The Colorado Springs School District 11 board is about to make a long overdue school closure decision that's going to hurt.

It will hurt some families and some neighborhoods. It will hurt some teachers and it will bring no joy to the board members themselves.

Several elementary schools, a middle school and a high school may be axed when the board meets Feb. 25. If that many schools are closed, many parents have argued, it will hurt neighborhoods.

That's true.

Don Schley, who lives in Ivywild, told the school board Wednesday night that closure of schools will "accelerate the decay of older neighborhoods."

Look at what happened in the old Lowell School neighborhood downtown and it's obvious Schley is absolutely right. But the cold truth is that while the school board must consider such impacts in the city, its top priority is educating kids, not addressing urban blight.

The board must spend its limited money in the most efficient way.

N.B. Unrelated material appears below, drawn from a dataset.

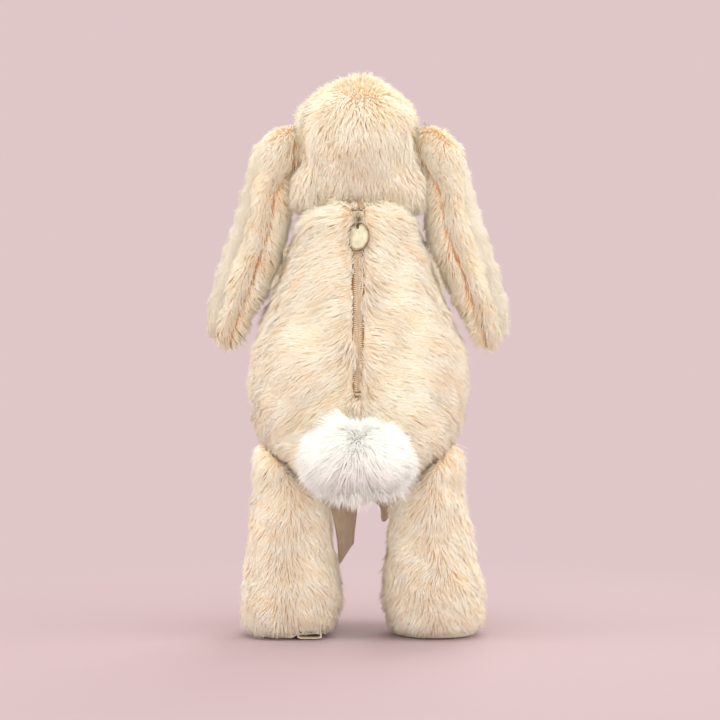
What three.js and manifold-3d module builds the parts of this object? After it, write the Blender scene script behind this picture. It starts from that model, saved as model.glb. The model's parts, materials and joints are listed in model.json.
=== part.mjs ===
// Plush rabbit backpack in millimetres, +Z up. The face looks towards -Y, the zip and tail
// are on the +Y side, and the rabbit's left is +X. The soles stand on z = 0.
import * as THREE from "three";
import Module from "manifold-3d";
import { mergeVertices } from "three/addons/utils/BufferGeometryUtils.js";

const wasm = await Module();
wasm.setup();

// ---------------------------------------------------------------- driving dimensions
const SIDES = [["left", 1], ["right", -1]];
const SEGMENTS = 20; // points round a soft form
const CENTRING = -5.37; // moves the whole model along Y so that its box is centred on the origin
const GAP = 0.3; // clearance between sewn neighbours
const CLOTH = 6; // plush cloth with its pile pressed flat
const POCKET = { front: 0, bottom: 172, top: 290, lining: 2.2 };
const ZIP = { topZ: 308, topY: 36.6, lean: 0.113, length: 130, pitch: 3 };
const ZIP_SLOT = 5.2; // half width of the slot between the back panels
const TAG = { radius: 10, thickness: 1.6, hole: 1.5, inset: 2.6, turn: 0.63 };
const RING = { radius: 3.6, wire: 0.45 };
const EYE = { x: 24, z: 357, radius: 5.6, shank: 1.6 };
const ARM = { top: [45, -52, 259], end: [43.5, -69, 184], radius: 16.5 };
const LEG_X = 49; // middle of a leg, from the centre plane
const SPLAY = { left: 0, right: 8 }; // how much farther out the foot stands than the hip
const STRAP = { width: 22, web: 2.2, pad: 5, x: 14 };
const ADJUSTER = { z: 143, height: 12, wall: 1.8 };

// Each station is [z, half width, depth to the front, depth to the back, centre x].
const TORSO = [
  [100.5, 0, 0, 0], [103, 20, 6, 12], [110, 38, 13, 27], [120, 52, 20, 38], [132, 62, 33, 44],
  [150, 71, 49, 49], [180, 76, 54, 51], [211, 73, 53, 48], [244, 61, 49, 44], [278, 47.5, 41, 40.5],
  [290, 42, 36, 38.7], [300, 34, 29, 36.5], [305, 26, 23, 30], [309, 14, 12, 19], [311, 0, 0, 0],
];
const HEAD = [
  [312.4, 0, 0, 0], [313, 26, 9, 9], [315.5, 38, 17, 17], [321, 44, 28, 27], [329, 46.5, 38, 36],
  [342, 47, 45, 43], [356, 46, 48, 46], [369, 43.5, 46, 45], [381, 38, 41, 40], [391, 29.5, 32, 32],
  [399, 18.5, 20, 20], [403, 9, 10, 10], [404.5, 0, 0, 0],
];
const MUZZLE = [
  [318, 0, 0, 0], [320, 11, 7, 7], [325, 18, 12, 12], [333, 21, 15, 15], [341, 18, 13, 13],
  [347, 11, 8, 8], [350, 0, 0, 0],
];
const LEG = [
  [0, 24, 46, 16], [3, 28, 52, 21], [9, 31, 57, 25], [21, 32.5, 59, 27.5], [35, 32.5, 57, 28],
  [47, 31, 50, 28], [59, 29, 41, 28], [73, 27.5, 33, 27.5], [92, 25.5, 27, 27], [112, 24.5, 25, 27],
  [123, 23, 23, 26, 2], [134, 18, 19, 24, 6], [144, 11, 13, 17, 11], [150, 5, 6, 8, 15],
];
const EAR = [
  [211, 3, 3, 3, 94], [216, 9, 6, 6, 93.5], [226, 14, 9, 9, 92], [240, 17, 11, 11, 88.5],
  [260, 19.5, 12, 12, 83.5], [283, 20, 12, 12, 77], [306, 19, 12, 12, 71.5], [328, 16, 12, 12, 67.5],
  [346, 13, 12, 12, 63.5], [360, 10.5, 10, 10, 58.5], [368, 8, 8, 8, 54.5], [373, 3, 3, 3, 50],
];
const TAIL = [
  [103, 0, 0, 0], [106, 15, 10, 10], [114, 27, 19, 19], [124, 33, 23, 23], [134, 34, 24, 24],
  [145, 30, 21, 21], [154, 21, 15, 15], [159, 10, 7, 7], [161, 0, 0, 0],
];

// ---------------------------------------------------------------- materials
const paint = (color, roughness, metalness = 0) => new THREE.MeshStandardMaterial({ color, roughness, metalness });
const plush = paint(0xf2e1c4, 0.95);
const shortPile = paint(0xe8dcc0, 0.9);
const pompom = paint(0xf3f1e8, 0.95);
const filling = paint(0xfafafa, 0.95);
const liningCloth = paint(0xe9dcc3, 0.85);
const tape = paint(0xc49f78, 0.8);
const nylon = paint(0xd0ac88, 0.45);
const metal = paint(0xd8d0b0, 0.28, 1);
const twill = paint(0xc8af87, 0.85);
const bead = paint(0x1a1210, 0.12);
const stitched = paint(0xd99a93, 0.6);
const pellets = paint(0xd9d9d2, 0.5);
const plastic = paint(0xe6e2da, 0.5);

// ---------------------------------------------------------------- geometry helpers
/** Keeps only merged positions, and drops the triangles that a pole squeezes to nothing. */
function weld(geometry) {
  const bare = new THREE.BufferGeometry();
  bare.setAttribute("position", geometry.getAttribute("position").clone());
  if (geometry.index) bare.setIndex(geometry.index.clone());
  const merged = mergeVertices(bare, 1e-4);
  const kept = [];
  for (let i = 0; i < merged.index.count; i += 3) {
    const [a, b, c] = [0, 1, 2].map((k) => merged.index.getX(i + k));
    if (a !== b && b !== c && c !== a) kept.push(a, b, c);
  }
  merged.setIndex(kept);
  return merged;
}

function solid(geometry) {
  const welded = weld(geometry);
  const vertProperties = new Float32Array(welded.getAttribute("position").array);
  const triVerts = new Uint32Array(welded.index.array);
  return new wasm.Manifold(new wasm.Mesh({ numProp: 3, vertProperties, triVerts }));
}

function geometryOf(manifold) {
  const mesh = manifold.getMesh();
  const geometry = new THREE.BufferGeometry();
  geometry.setAttribute("position", new THREE.BufferAttribute(new Float32Array(mesh.vertProperties), 3));
  geometry.setIndex(Array.from(mesh.triVerts));
  geometry.computeVertexNormals();
  return geometry;
}

/** Skins a stack of equal rings, from the lowest up, and closes both ends with a fan. */
function skin(rings) {
  const count = rings[0].length;
  const centre = (ring) => ring.reduce((sum, p) => sum.add(p), new THREE.Vector3()).divideScalar(count);
  const points = [...rings.flat(), centre(rings[0]), centre(rings[rings.length - 1])];
  const [bottom, top] = [points.length - 2, points.length - 1];
  const last = (rings.length - 1) * count;
  const index = [];
  for (let i = 0; i < count; i += 1) {
    const next = (i + 1) % count;
    for (let row = 0; row < last; row += count) {
      index.push(row + i, row + next, row + count + next, row + i, row + count + next, row + count + i);
    }
    index.push(bottom, next, i, top, last + i, last + next);
  }
  const geometry = new THREE.BufferGeometry().setFromPoints(points);
  geometry.setIndex(index);
  return geometry;
}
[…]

School districts react to growth ­- or in the case, shrinkage ­- they don't cause it. In fact, the exodus of families with children from some D-11 neighborhoods has been occurring for many years and it's been magnified by the emergence of charter schools and Colorado's school choice law.

Some parents asked for delays, charging the process has proceeded too quickly.

That's false.

In the last 12 years D-11 lost 4,500 students while it built six schools and opened 11 charter schools. In the past 10 years, the D-11 school board has pondered school closures four times without ever closing a school. This includes the so-called group of "reformers" who took over the board a few years ago.

Remember Sandy Shakes, Eric Christen, Craig Cox and Willie Breazell? They were swept into office after promises of more accountability and better fiscal management.

They made a lot of noise, but they never closed a school, although it was proposed during their brief reign. The school boards before them similarly lacked the guts to close a school, which always is politically unpopular.

It's analogous to Congress and Social Security. Not wanting to be blamed for the tough measures required to fix the program, each Congress has passed the problem on to the next.

Without changes Social Security will be bankrupt. For D-11, making the tough decisions now is the right thing to do, but the current board members might have to pay for the sins of their predecessors.

There are things the board can do. For instance, it could adopt some creative suggestions from west side parents for how to combine students from Buena Vista, Whittier and Washington schools at the West Building.

Inevitably, the board will anger some people. It's a tough job, but somebody has to do it.